At the top of Stakes Pass I remembered to eat and was greeted by a cheerful group of marshals whose enthusiasm on seeing me helped me to pick my pace back up as I enjoyed the long descent down in the Langdales.
My legs were no longer cramping up on the climbs or descents they were just numb and dull…
The sun felt warmer down in the Langdale Valley and I wished I had some sun cream on my fair skin! My pace picked up along the valley bottom as I knew I was finally getting closer to Ambleside and then Brockhole.
Section 9 – The gloves are off
Langdale to Ambleside 7.1 miles 1:14:14 avg Pace 10:25
SI Time 1:16:40
It was so tempting to stop for some proper food at Stickle Barn I was feeling hungry for some proper food…I opted instead for a few handfuls of crisps washed down with two cups of watered down coke.
I left the checkpoint with half banana to eat and I had finally taken my gloves off!
As I left the checkpoint the group of visitors at the pub gave me a large cheer as they heard what I had already completed, I raised my hand in acknowledgment and found a new strength in my legs.
I was running again on a familiar trail which I had run along regularly when training for the Lakeland 50. I soon found myself on the flat farm track leading to Chapel Stile and then a climb up to High Close Youth Hostel.
It was feeling really nice and warm in the late afternoon sunshine.
I was surprised when running along by Loughrigg Tarn to see that race route being taken across two stiles and away from the Bridle Way…Stiles why stiles!
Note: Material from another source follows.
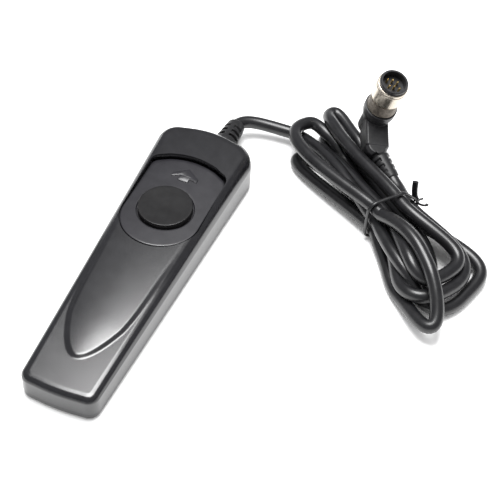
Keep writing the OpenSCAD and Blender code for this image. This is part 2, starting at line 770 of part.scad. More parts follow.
// Threaded ring that turns on the shell: a knurled grip below and a smooth band above
module coupling_ring() {
    r = ring_diameter / 2;
    grip = r - 0.1;
    ridges = 48;
    ring_foot = collar_top + 0.2;
    band_foot = ring_foot + 5.4;
    color([0.78, 0.76, 0.72])
    in_plug()
    difference() {
        union() {
            translate([0, 0, ring_foot])
                linear_extrude(height = band_foot - ring_foot + 0.1)
                    polygon([for (i = [0:2 * ridges - 1])
                        (i % 2 == 0 ? grip : grip - 0.18) * [cos(180 * i / ridges), sin(180 * i / ridges)]]);
            rotate_extrude($fn = 128)
                polygon([[1, band_foot], [r - 0.3, band_foot], [r, band_foot + 0.35], [r, ring_top - 0.9],
                    [r - 0.25, ring_top - 0.5], [r - 0.25, ring_top], [1, ring_top]]);
        }
        translate([0, 0, ring_foot - 1]) cylinder(r = shell_radius + run_gap, h = 20, $fn = 128);
        translate([0, 0, clip_foot - 0.05]) cylinder(r = clip_outer + 0.1, h = 20, $fn = 128);
        // Two windows for the bayonet of the socket
        for (a = [100, 280]) rotate(a) bar([3, 1.6, 1], [r - 0.8, 0, ring_top - 0.6]);
    }
}

module retaining_ring() {
    color([0.6, 0.6, 0.6])
    in_plug()
    translate([0, 0, clip_foot + 0.03])
        rotate(20) rotate_extrude(angle = 320, $fn = 128)
            translate([clip_inner, 0]) square([clip_outer - clip_inner, clip_thick]);
}

module plug_wires() {
    for (i = [0:2]) {
        foot = turned_z([pin_places[i][0], pin_places[i][1], 0], pin_turn) + [0, 0, pin_foot - 0.06];
        color([[0.75, 0.1, 0.08], [0.9, 0.9, 0.88], [0.85, 0.7, 0.1]][i])
        in_plug()
        tube(curve([foot, foot - [0, 0, 1.9], [1.5, (i - 1) * 1.3, -0.8],
            [relief_pivot - 1.2, (i - 1) * 1.2, 0]], 12), 0.45, 8);
    }
}

top_cover();
bottom_cover();
case_screws();
lock_slider();
shutter_button();
return_spring();
spring_bridge();
bridge_screws();
common_leaf();
focus_leaf();
shutter_leaf();
leaf_terminals();
leaf_spacers();
stack_screws();
inner_wires();
cable_clamp();
clamp_screws();
cable_boot();
cable_jacket();
twist_tie();
plug_body();
plug_shell();
contact_insulator();
contact_pins();
coupling_ring();
retaining_ring();
plug_wires();
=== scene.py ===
import math

import bmesh
import bpy
import numpy as np
from mathutils import Matrix, Vector


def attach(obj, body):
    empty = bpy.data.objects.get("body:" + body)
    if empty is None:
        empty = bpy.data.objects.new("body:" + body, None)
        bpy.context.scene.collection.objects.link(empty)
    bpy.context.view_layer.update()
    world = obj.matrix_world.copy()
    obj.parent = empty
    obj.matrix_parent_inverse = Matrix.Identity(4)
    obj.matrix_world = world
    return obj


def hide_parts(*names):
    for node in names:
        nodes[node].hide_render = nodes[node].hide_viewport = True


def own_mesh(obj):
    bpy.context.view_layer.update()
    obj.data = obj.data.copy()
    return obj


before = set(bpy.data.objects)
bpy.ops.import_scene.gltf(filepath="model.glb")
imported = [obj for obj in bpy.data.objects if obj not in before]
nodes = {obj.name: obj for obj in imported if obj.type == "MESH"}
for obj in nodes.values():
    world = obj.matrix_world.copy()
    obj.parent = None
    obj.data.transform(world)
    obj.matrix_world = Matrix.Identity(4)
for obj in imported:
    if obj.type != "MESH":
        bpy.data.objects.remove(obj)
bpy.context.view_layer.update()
MM = 0.001
WELD = 0.0005


# ---------------------------------------------------------------- materials

def shader(name):
    """A new node material and its principled shader."""
    mat = bpy.data.materials.new(name)
    mat.use_nodes = True
    return mat, mat.node_tree.nodes["Principled BSDF"]


def add(mat, kind, **inputs):
    node = mat.node_tree.nodes.new(kind)
    for key, value in inputs.items():
        node.inputs[key.replace("_", " ")].default_value = value
    return node


def ramp(mat, low, high, start=0.3, end=0.7):
    node = mat.node_tree.nodes.new("ShaderNodeValToRGB")
    for element, place, value in zip(node.color_ramp.elements, (start, end), (low, high)):
        element.position = place
        element.color = (value, value, value, 1) if isinstance(value, float) else (*value, 1)
    return node


def finish_of(name, dark, light, rough, metal=0.0, patch=400.0, grain=9000.0, bump=0.3,
              depth=0.02, spec=0.5, stretch=(1, 1, 1)):
    """A moulded, extruded or plated finish: broad colour patches, patchy gloss and a fine grain."""
    mat, out = shader(name)
    link = mat.node_tree.links.new
    place = add(mat, "ShaderNodeTexCoord")
    scale = add(mat, "ShaderNodeMapping", Scale=stretch)
    link(place.outputs["Object"], scale.inputs["Vector"])
    broad = add(mat, "ShaderNodeTexNoise", Scale=patch, Detail=4.0, Roughness=0.6)
    fine = add(mat, "ShaderNodeTexNoise", Scale=grain, Detail=3.0, Roughness=0.7)
    pits = add(mat, "ShaderNodeTexVoronoi", Scale=grain * 0.6)
    for texture in (broad, fine, pits):
        link(scale.outputs["Vector"], texture.inputs["Vector"])
    colour = ramp(mat, dark, light)
    gloss = ramp(mat, float(rough[0]), float(rough[1]))
    link(broad.outputs["Fac"], colour.inputs["Fac"])
    link(colour.outputs["Color"], out.inputs["Base Color"])
    link(broad.outputs["Fac"], gloss.inputs["Fac"])
    link(gloss.outputs["Color"], out.inputs["Roughness"])
    mix = add(mat, "ShaderNodeMath")
    mix.operation = "ADD"
    link(fine.outputs["Fac"], mix.inputs[0])
    link(pits.outputs["Distance"], mix.inputs[1])
    relief = add(mat, "ShaderNodeBump", Strength=bump, Distance=depth * MM)
    link(mix.outputs["Value"], relief.inputs["Height"])
    link(relief.outputs["Normal"], out.inputs["Normal"])
    out.inputs["Metallic"].default_value = metal
    out.inputs["Specular IOR Level"].default_value = spec
    return mat


def wire_colours():
    """Insulation in a different colour for each wire of the node."""
    mat = finish_of("wire_insulation", (0.3, 0.3, 0.3), (0.4, 0.4, 0.4), (0.35, 0.5))
    links = mat.node_tree.links
    pick = add(mat, "ShaderNodeNewGeometry")
    table = ramp(mat, (0.55, 0.03, 0.02), (0.7, 0.7, 0.66), 0.0, 0.4)
    table.color_ramp.interpolation = "CONSTANT"
    third = table.color_ramp.elements.new(0.7)
    third.color = (0.7, 0.45, 0.03, 1)
    links.new(pick.outputs["Random Per Island"], table.inputs["Fac"])
    links.new(table.outputs["Color"], mat.node_tree.nodes["Principled BSDF"].inputs["Base Color"])
    return mat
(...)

I had forgotten my legs were no longer cramping up as I gingerly climbed over the stiles.
I stopped for a quick top up of my water bottle at a stream before I began the decent into Ambleside.
Section 10 – Home time
Ambleside to Brockhole 4.5miles 45:30 avg Pace 10:05
SI Time 46:30
I got a warm welcome by the guys at the checkpoint in Ambleside. I had taken an Espresso Clif Gel just before I get into the checkpoint.
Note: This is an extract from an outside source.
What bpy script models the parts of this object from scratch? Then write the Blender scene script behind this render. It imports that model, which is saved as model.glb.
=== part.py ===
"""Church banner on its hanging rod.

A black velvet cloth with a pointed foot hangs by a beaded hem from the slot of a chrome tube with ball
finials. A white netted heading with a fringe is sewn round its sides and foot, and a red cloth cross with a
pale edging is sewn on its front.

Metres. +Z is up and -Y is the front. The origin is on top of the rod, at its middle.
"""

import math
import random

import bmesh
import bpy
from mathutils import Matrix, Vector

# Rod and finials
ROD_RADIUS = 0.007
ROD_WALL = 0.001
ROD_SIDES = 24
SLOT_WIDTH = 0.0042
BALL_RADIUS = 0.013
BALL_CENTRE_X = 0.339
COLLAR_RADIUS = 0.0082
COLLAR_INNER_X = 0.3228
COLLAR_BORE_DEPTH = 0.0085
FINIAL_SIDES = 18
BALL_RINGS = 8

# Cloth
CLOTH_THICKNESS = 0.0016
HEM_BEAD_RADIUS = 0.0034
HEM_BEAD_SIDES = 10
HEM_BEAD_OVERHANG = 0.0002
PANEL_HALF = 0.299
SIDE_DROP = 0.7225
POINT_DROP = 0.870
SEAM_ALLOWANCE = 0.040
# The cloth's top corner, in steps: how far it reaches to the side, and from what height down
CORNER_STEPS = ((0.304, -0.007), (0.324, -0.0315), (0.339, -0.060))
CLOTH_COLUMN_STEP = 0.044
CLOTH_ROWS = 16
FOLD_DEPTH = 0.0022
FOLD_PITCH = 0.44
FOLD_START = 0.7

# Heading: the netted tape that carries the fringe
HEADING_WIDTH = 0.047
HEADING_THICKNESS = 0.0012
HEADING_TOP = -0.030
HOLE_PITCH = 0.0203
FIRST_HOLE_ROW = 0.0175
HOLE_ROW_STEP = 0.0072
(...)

I had two cups of watered down Coke – notice a theme here?
And I headed into the busy shopping area of Ambleside, running past shoppers and tourist oblivious that I had already covered 100km of Lakeland trails. The route back to Brockhole was on the reverse route of the Lakeland 50, the climb up to Skelgill Woods was not pleasant. There appeared to be no race route signs in the woods, I was grateful for local knowledge.
Once up on Robin Lane it was a nice decent which I had been running up 11 1/2 hours before, I was over 90 minutes down on my predicated finish time, as I ran into Brockhole I was now determined to run in 11hrs 40mins and managed a sprint finish around the finishing field and under the finish banner.
The Ultimate Trails Lakeland 100km (108km) was a long tough day in the office. The course takes in some beautiful Lakeland Bridleways and some of the toughest ones with only going through pass and valleys and has the makings of becoming a Lakeland Classic Ultra.
The teams at the checkpoints were incredibly friendly, helpful and supportive.
But there were some teething issues, I was amazed at having to pay to park at Brockhole Visitor’s centre at £8 a day! Which for competitors who were staying there for three days would have worked out at £24?
There wasn’t any finishers’ medal or memento as had been advertised in the details and the post race meal consisted of a bowl of sweet potato & coconut soup – not really what you need when you’ve been eating a lot of sweet energy foods for 108km.